▸ Dataset excerpt
==========

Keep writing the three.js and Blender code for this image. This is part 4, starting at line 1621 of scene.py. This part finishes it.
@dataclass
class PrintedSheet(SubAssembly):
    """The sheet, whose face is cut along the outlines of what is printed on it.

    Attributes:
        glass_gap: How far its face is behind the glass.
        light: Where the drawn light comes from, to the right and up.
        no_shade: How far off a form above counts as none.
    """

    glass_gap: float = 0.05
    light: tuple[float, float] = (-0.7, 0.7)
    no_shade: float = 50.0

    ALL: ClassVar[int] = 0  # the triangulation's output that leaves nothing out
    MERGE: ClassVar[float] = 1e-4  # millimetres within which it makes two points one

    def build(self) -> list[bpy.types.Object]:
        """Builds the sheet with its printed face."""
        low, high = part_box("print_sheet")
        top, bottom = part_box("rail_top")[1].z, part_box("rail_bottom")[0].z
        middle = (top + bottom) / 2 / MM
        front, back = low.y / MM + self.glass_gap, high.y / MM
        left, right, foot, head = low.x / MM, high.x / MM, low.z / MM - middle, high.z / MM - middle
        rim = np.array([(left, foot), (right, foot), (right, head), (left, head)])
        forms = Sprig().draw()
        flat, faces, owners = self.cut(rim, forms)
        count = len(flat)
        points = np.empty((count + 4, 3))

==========

▸ What is asked
Repeat the listing exactly, from its first line to its last.

▸ Response below
Keep writing the three.js and Blender code for this image. This is part 4, starting at line 1621 of scene.py. This part finishes it.
@dataclass
class PrintedSheet(SubAssembly):
    """The sheet, whose face is cut along the outlines of what is printed on it.

    Attributes:
        glass_gap: How far its face is behind the glass.
        light: Where the drawn light comes from, to the right and up.
        no_shade: How far off a form above counts as none.
    """

    glass_gap: float = 0.05
    light: tuple[float, float] = (-0.7, 0.7)
    no_shade: float = 50.0

    ALL: ClassVar[int] = 0  # the triangulation's output that leaves nothing out
    MERGE: ClassVar[float] = 1e-4  # millimetres within which it makes two points one

    def build(self) -> list[bpy.types.Object]:
        """Builds the sheet with its printed face."""
        low, high = part_box("print_sheet")
        top, bottom = part_box("rail_top")[1].z, part_box("rail_bottom")[0].z
        middle = (top + bottom) / 2 / MM
        front, back = low.y / MM + self.glass_gap, high.y / MM
        left, right, foot, head = low.x / MM, high.x / MM, low.z / MM - middle, high.z / MM - middle
        rim = np.array([(left, foot), (right, foot), (right, head), (left, head)])
        forms = Sprig().draw()
        flat, faces, owners = self.cut(rim, forms)
        count = len(flat)
        points = np.empty((count + 4, 3))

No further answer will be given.